Confessions Of A Picky Eater: Sicilian Delicacies
I know what you're thinking. Sicily. As in Italy. Picky eater. Who, me?
She must be delusional, you're thinking, amidst the delectable land of never-ending pasta with real tomato sauce (translation: simply crushed tomatoes). Interestingly, porpetta (meatball) is never served alongside its spaghetti sister. I digress.
Sicilian pizza in Sicily is known as, well, just pizza, and it's amazing. I can't get enough of bruschetta with basil. The extra virgin olive oil is so fresh it awakens dormant taste buds, and succulent tomatoes are so ripe and juicy your mouth begins to water at the mere sight of them.
And oh, simple watermelon! Vibrant and tasty. By comparison our food just seems muted.
There's gelato and granita, a semi-frozen rinfrescante Sicilian treat like sorbet but lighter; its name is Italian for "refreshing." Gelaterias in Sicily serve it with brioche, scooping it into a roll, and they do the same with gelato. "The diet will begin back in New York City," I tell myself. Repeatedly.
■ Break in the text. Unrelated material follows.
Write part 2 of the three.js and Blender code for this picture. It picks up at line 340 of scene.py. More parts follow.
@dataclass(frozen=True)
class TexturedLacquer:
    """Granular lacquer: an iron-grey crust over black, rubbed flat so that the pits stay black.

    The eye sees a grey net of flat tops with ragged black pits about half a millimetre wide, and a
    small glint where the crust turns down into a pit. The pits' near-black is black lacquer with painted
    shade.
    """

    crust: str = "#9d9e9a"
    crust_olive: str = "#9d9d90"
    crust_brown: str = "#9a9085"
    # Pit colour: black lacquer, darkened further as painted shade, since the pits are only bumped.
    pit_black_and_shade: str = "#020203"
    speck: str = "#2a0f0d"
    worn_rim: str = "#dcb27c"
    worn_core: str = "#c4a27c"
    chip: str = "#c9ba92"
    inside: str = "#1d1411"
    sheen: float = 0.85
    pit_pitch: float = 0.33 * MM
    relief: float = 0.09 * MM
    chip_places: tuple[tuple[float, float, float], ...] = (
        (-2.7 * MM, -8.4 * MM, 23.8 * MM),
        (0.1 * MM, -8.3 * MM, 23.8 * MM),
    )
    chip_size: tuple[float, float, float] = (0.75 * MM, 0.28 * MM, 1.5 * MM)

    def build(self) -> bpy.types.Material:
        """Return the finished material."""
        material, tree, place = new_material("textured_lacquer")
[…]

But that's not why I'm picky.
Enter pizzolo. "Like pizza, only not pizza," my Sicilian cousin Claudio explains during the first night of two glorious weeks with the famiglia. It's lighter than pizza and the pie has a smaller diameter. The crust isn't as thick; even when compared with thin-crusted pizza, the consistency tastes lighter in pizzolo, and it ensconces the entire pie from top to bottom which makes it a little hard to detect the "toppings" baked inside.
"Catania is known for horse meat," he adds. Um, when in Rome, right? So, wrong. So very wrong. As soon as Claudio mentions the Catania delicacy, visions of Black Stallion run through my head...
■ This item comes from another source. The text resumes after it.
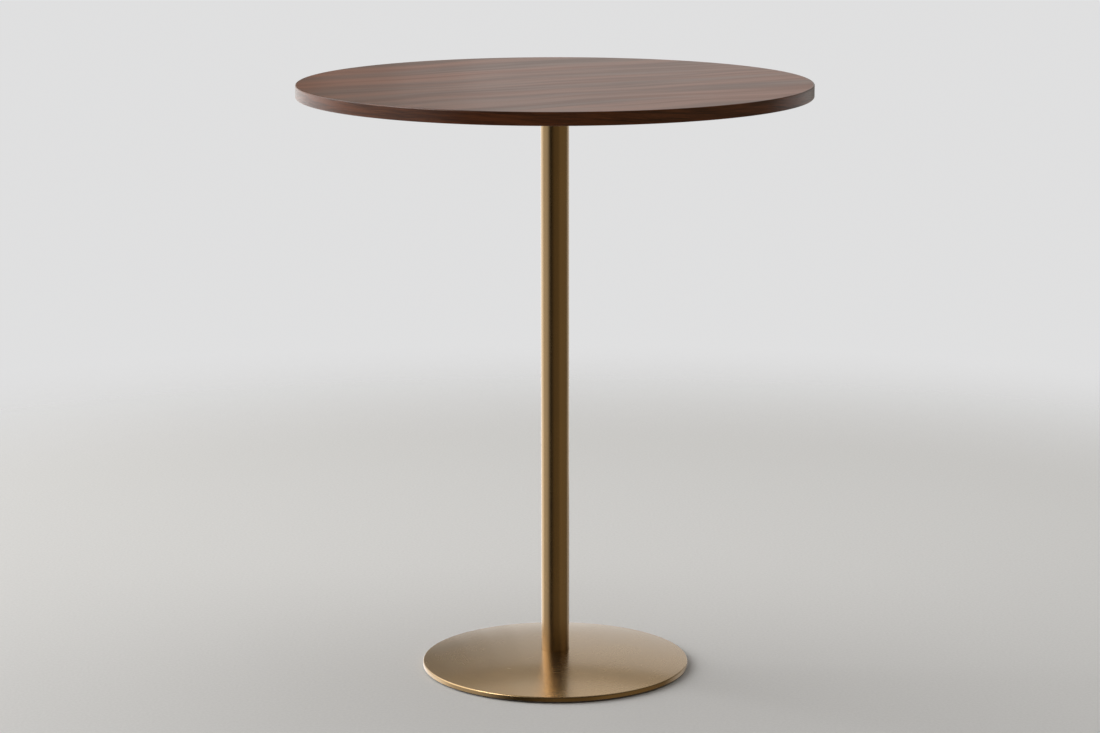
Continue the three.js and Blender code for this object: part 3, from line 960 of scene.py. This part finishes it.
# Soft patches of the studio round the table: azimuth from the front towards the right,
# elevation, inner and outer angle of the patch in degrees, and colour times radiance.
PATCHES = [
    (180, 75, 10, 62, (0.30, 0.30, 0.30)),
    (180, 10, 20, 75, (0.070, 0.058, 0.040)),
    (-146, -24, 14, 46, (1.30, 1.30, 1.30)),
    (-87, 2, 8, 51, (0.60, 0.59, 0.58)),
    (-102, 34, 12, 34, (1.15, 1.15, 1.15)),
    (-136, 34, 12, 32, (1.25, 1.25, 1.25)),
    (16, -20, 10, 46, (0.105, 0.080, 0.044)),
    (-68, 34, 8, 28, (0.35, 0.35, 0.35)),
    (76, -8, 10, 50, (0.17, 0.135, 0.085)),
    (134, -2, 8, 28, (0.34, 0.34, 0.34)),
    (150, -24, 14, 44, (0.12, 0.12, 0.12)),
]
ROOM_LIGHT = (0.022, 0.018, 0.013)

# Lights with a place, the point they face, width, height and radiance. The first two
# light the matt surfaces, and the third only shows as a glint.
WINDOW = ((-4.5, 1.5, 2.0), (0, 0, 0.7), 2.6, 2.6, 4.8)
OVERHEAD = ((0.9, 0.7, 4.2), (0.9, 0.7, 0), 4.4, 2.2, 1.22)
SIDE_WINDOW = ((-2.3, -0.95, 2.75), (0, 0, 1.0), 1.5, 1.2, 8.0)

# Upright strips behind the table that only its shiny surfaces mirror. Their ends are
# staggered, so that together they fade out to the left, and each stands at its own
# depth. Each is (left, right, depth).
WALL_STRIPS = [(-0.54, 0.62, 1.74), (-0.36, 0.95, 1.76), (-0.20, 0.95, 1.78)]
WALL_MIDDLE = 1.62
WALL_HEIGHT = 0.96
WALL_RADIANCE = 0.19
LOW_WALL_STRIPS = [
    (-0.80, 1.1, 1.70),
    (-0.42, 1.1, 1.69),
    (-0.31, 1.1, 1.68),
    (-0.22, 1.1, 1.67),
    (-0.13, 1.1, 1.66),
    (0.00, 1.1, 1.65),
]
LOW_WALL_MIDDLE = 0.36
LOW_WALL_HEIGHT = 0.92
LOW_WALL_RADIANCE = 0.090


def direction(azimuth, elevation):
    turn, lift = radians(azimuth), radians(elevation)
    return (sin(turn) * cos(lift), -cos(turn) * cos(lift), sin(lift))


def add_world():
    """The camera sees a plain backdrop. Everything else is lit by the soft patches."""
    world = bpy.data.worlds.new("studio")
    world.use_nodes = True
    bpy.context.scene.world = world
    graph = Graph(world.node_tree)
    facing = graph.put("TexCoord").outputs["Generated"]
    total = graph.join(*ROOM_LIGHT)
    for azimuth, elevation, inner, outer, colour in PATCHES:
        sockets = {0: facing, 1: direction(azimuth, elevation)}
        closeness = graph.put("VectorMath", sockets, operation="DOT_PRODUCT").outputs[1]
        glow = graph.spread(closeness, cos(radians(outer)), cos(radians(inner)))
        patch = graph.scaled(graph.join(glow, glow, glow), colour)
        total = graph.put("VectorMath", {0: total, 1: patch}, operation="ADD").outputs[0]
    studio = graph.put("Background", {0: total, 1: 1.0})
    backdrop = graph.put("Background", {0: BACKDROP, 1: 1.0})
    seen = graph.put("LightPath").outputs["Is Camera Ray"]
    mixed = graph.put("MixShader", {0: seen, 1: studio.outputs[0], 2: backdrop.outputs[0]})
    graph.put("OutputWorld", {0: mixed.outputs[0]})


def add_strips(name, strips, middle, height, radiance):
    for left, right, depth in strips:
        across = (left + right) / 2
        place = (across, depth, middle)
        add_area(name, place, (across, 0, middle), right - left, height, radiance, diffuse=False)


def add_lights():
    add_area("window", *WINDOW, glossy=False)
    add_area("side_window", *SIDE_WINDOW, diffuse=False)
    add_area("overhead", *OVERHEAD, glossy=False)
    add_strips("wall", WALL_STRIPS, WALL_MIDDLE, WALL_HEIGHT, WALL_RADIANCE)
    add_strips("low_wall", LOW_WALL_STRIPS, LOW_WALL_MIDDLE, LOW_WALL_HEIGHT, LOW_WALL_RADIANCE)


# ---- Making everything -----------------------------------------------------------------

bpy.context.scene.view_settings.view_transform = "Standard"
add_camera()
add_world()
add_lights()
add_floor()

add_top()
add_edge()
add_spider()
add_top_screws()
add_column()
add_cover()
add_spigot_screws()
add_glides()

add_finishes()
We ordered a few pies, horse meat included, for all seven of us, and before we knew it, several pizzolos were delivered to our table. As we savored a wonderful summer evening outdoors, nestled among tables upon tables of ravenous customers eating dinner at 11 p.m. (a normal occurance in Sicilian culture), I soaked in the sounds, the sights, and the tastes...Which did not include horse meat, at least not for me.
The waiter delivered our steaming pies with the ham, mushrooms, olives, and Parmigiano-Reggiano tucked inside the crust. Picky eaters unite: I stuck with what I knew. Why deviate from excellence? The mere words "horse meat" sound unappetizing. Now that I'm home, I seriously have no regrets.
As Claudio's girlfriend's family enjoyed piece after piece of horsemeat pie, he attempted to convince me to try one little bite, saying it's actually good. I nixed it. Sure, it looked like dark chicken meat, but I was perfectly content with prosciutto pizzolo, my tasty, bellissima slice of Sicilia.